The gene editor CRISPR excels at fixing disease mutations in lab-grown cells. But using CRISPR to treat most people with genetic disorders requires clearing an enormous hurdle: getting the molecular scissors into the body and having it slice DNA in the tissues where it’s needed. Now, in a medical first, researchers have injected a CRISPR drug into the blood of people born with a disease that causes fatal nerve and heart disease and shown that in three of them it nearly shut off production of toxic protein by their livers.
Although it’s too soon to know whether the CRISPR treatment will ease the symptoms of the disease, known as transthyretin amyloidosis, the preliminary data reported today are generating excitement about what could be a one-time, lifelong treatment. “These are stunning results,” says gene editing researcher and cardiologist Kiran Musunuru of the University of Pennsylvania, who was not involved in the trial. “It exceeds all my expectations.”
The work also marks a milestone for the race to develop treatments based on messenger RNA (mRNA), the protein-building instructions naturally made by cells. Synthetic mRNAs power two COVID-19 vaccines being given to millions of people to fight the coronavirus pandemic, and many companies are working on other mRNA vaccines and drugs. The new treatment, which includes an mRNA encoding one of CRISPR’s two components, “begins the convergence of the fields of CRISPR and mRNA,” says cardiovascular researcher Kenneth Chien of the Karolinska Institute, a co-founder of Moderna, which makes one of the COVID-19 vaccines and is also developing mRNA drugs.

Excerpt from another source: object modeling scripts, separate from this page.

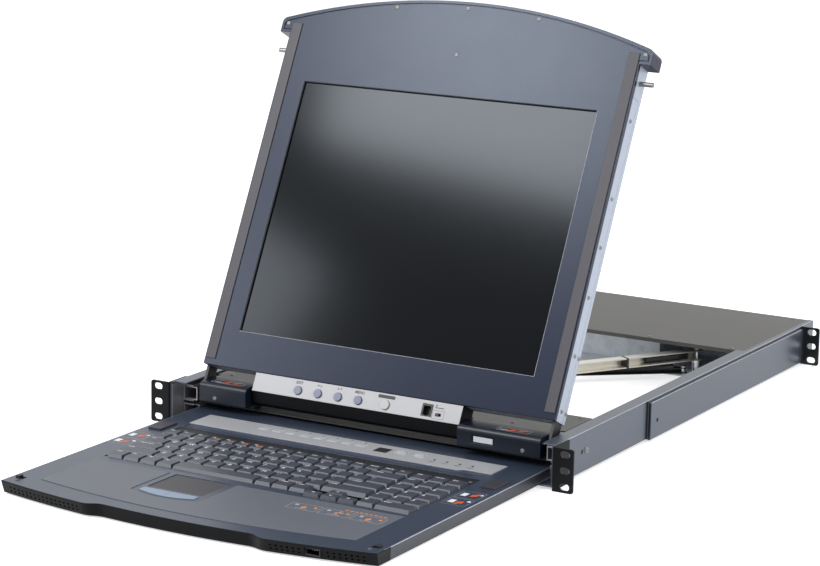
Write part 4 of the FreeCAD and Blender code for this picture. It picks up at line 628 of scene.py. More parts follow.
def screw_head(radius: float, height: float) -> bpy.types.Object:
    """A small socket screw head on the origin, facing down: a disc, bevelled, with a socket.

    Args:
        radius: The radius of the head in metres.
        height: How thick the head is.

    Returns:
        A closed mesh object.
    """
    bevel, socket_wall, socket_depth = height * 0.3, radius * 0.42, height * 0.6
    clear_selection()
    bpy.ops.mesh.primitive_cylinder_add(vertices=24, radius=radius, depth=height,
                                        location=(0, 0, 0))
    item = bpy.context.object
    bpy.ops.object.mode_set(mode="EDIT")
    bpy.ops.mesh.select_all(action="SELECT")
    bpy.ops.mesh.bevel(offset=bevel, segments=2, affect="EDGES")
    bpy.ops.mesh.select_mode(type="FACE")
    bpy.ops.mesh.select_all(action="DESELECT")
    bpy.ops.object.mode_set(mode="OBJECT")
    for face in item.data.polygons:
        face.select = face.normal.z < -0.99 and len(face.vertices) > 12
    bpy.ops.object.mode_set(mode="EDIT")
    bpy.ops.mesh.inset(thickness=socket_wall)
    bpy.ops.transform.translate(value=(0, 0, socket_depth))
    bpy.ops.mesh.select_mode(type="VERT")
    bpy.ops.object.mode_set(mode="OBJECT")
    return item


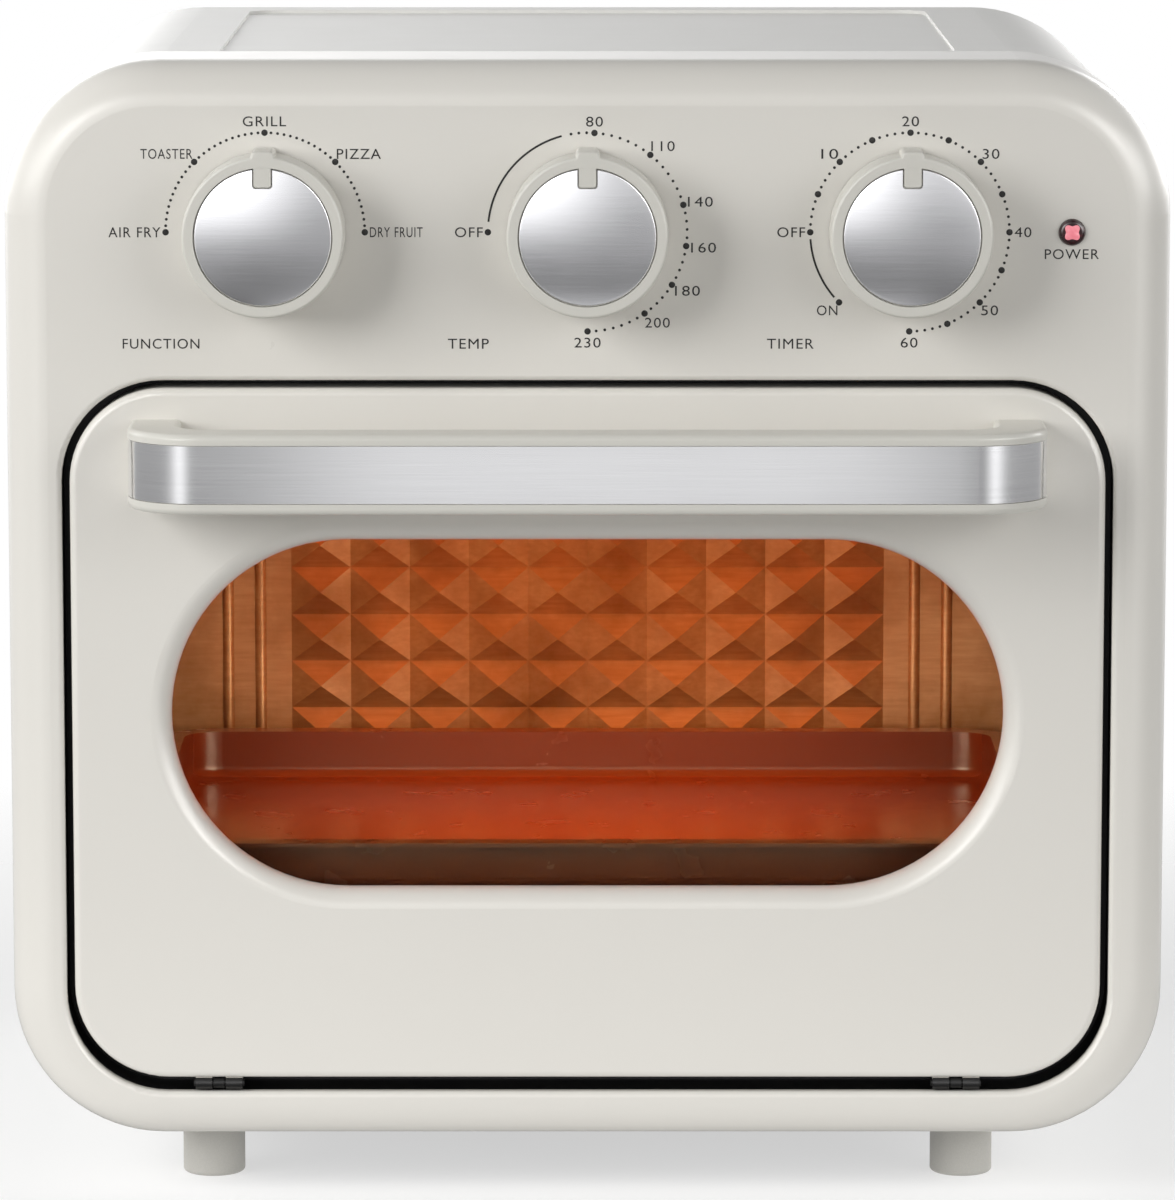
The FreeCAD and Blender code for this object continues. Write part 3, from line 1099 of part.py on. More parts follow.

The CRISPR clinical trial aims to deactivate a mutated gene that causes liver cells to churn out misfolded forms of a protein called transthyretin (TTR), which build up on nerves and the heart and lead to pain, numbness, and heart disease. The resulting condition is relatively rare, and an approved drug, patisiran, can stabilize it. But researchers at veteran biotech Regeneron Pharmaceuticals and startup Intellia Therapeutics saw it as a good proof of principle for the injectable CRISPR treatment they were developing.
Last year, researchers used CRISPR to turn on a fetal form of hemoglobin to correct sickle cell disease or a related disease in several people. The treatment required removing a patient’s diseased blood stem cells, modifying them with CRISPR in a dish, and then infusing them back into the body. A trial testing a direct injection of a virus encoding CRISPR’s components into the eye to treat a condition that causes blindness is also underway. But treating most other diseases means somehow injecting CRISPR’s components, or genetic instructions for them, into the blood and having the therapy target an organ or tissue—a huge challenge, but potentially easier in the liver because it sops up foreign particles.
In the CRISPR trial, four men and two women with transthyretin amyloidosis between ages 46 and 64 were injected with a lipid particle carrying two different RNAs: an mRNA encoding the protein Cas, the CRISPR component that snips DNA, and a guide RNA to direct it to the gene for TTR. After Cas makes its cut, the cell’s DNA repair machinery heals the break, but imperfectly, knocking out the activity of the gene.
After 28 days, three men given the higher of two doses of the treatment had an 80% to 96% drop in TTR levels, on par or better than the average of 81% with patisiran, the team reports today in The New England Journal of Medicine. “The data are extremely encouraging,” says trial leader Julian Gillmore of University College London, who also presented the study today at the online annual meeting of the Peripheral Nerve Society. “It could be potentially the first curative treatment for this hereditary disabling and life-threatening disease,” says neurologist David Adams of the University of Paris-Saclay, who led trials for patisiran. (That drug is a kind of RNA that silences TTR's production temporarily, meaning it must be injected on a regular basis.)
It may take months for patients receiving the CRISPR treatment to see their symptoms lessen, but they reported few short-term side effects. Problems could surface over time: CRISPR could potentially make cuts in the wrong DNA location (and in nonliver cells), triggering cancer or other problems. But the lipid-encased mRNA approach is potentially safer than using viruses to ferry genetic instruction for encoding an editing protein and guide RNA into cells, a tried-and-true approach others are pursuing for systemic treatments. Those genes can persist in cells, continuing to make the gene editor long after it has done its job. In contrast, “The beauty of mRNA is that it is gone afterwards,” Chien says.
The study paves the way for treating other liver diseases with CRISPR, either by knocking out a gene or—more challenging—modifying it with the help of a DNA template. The latter approach could also be used to turn the liver into a factory for making an enzyme needed elsewhere in body.
Jennifer Doudna of the University of California, Berkeley, who shared a Nobel Prize last year for developing the gene editor CRISPR from a bacterial immune system and co-founded Intellia, sees even bigger prospects. The new work, she says, is “a critical first step in being able to inactivate, repair, or replace any gene that causes disease, anywhere in the body.”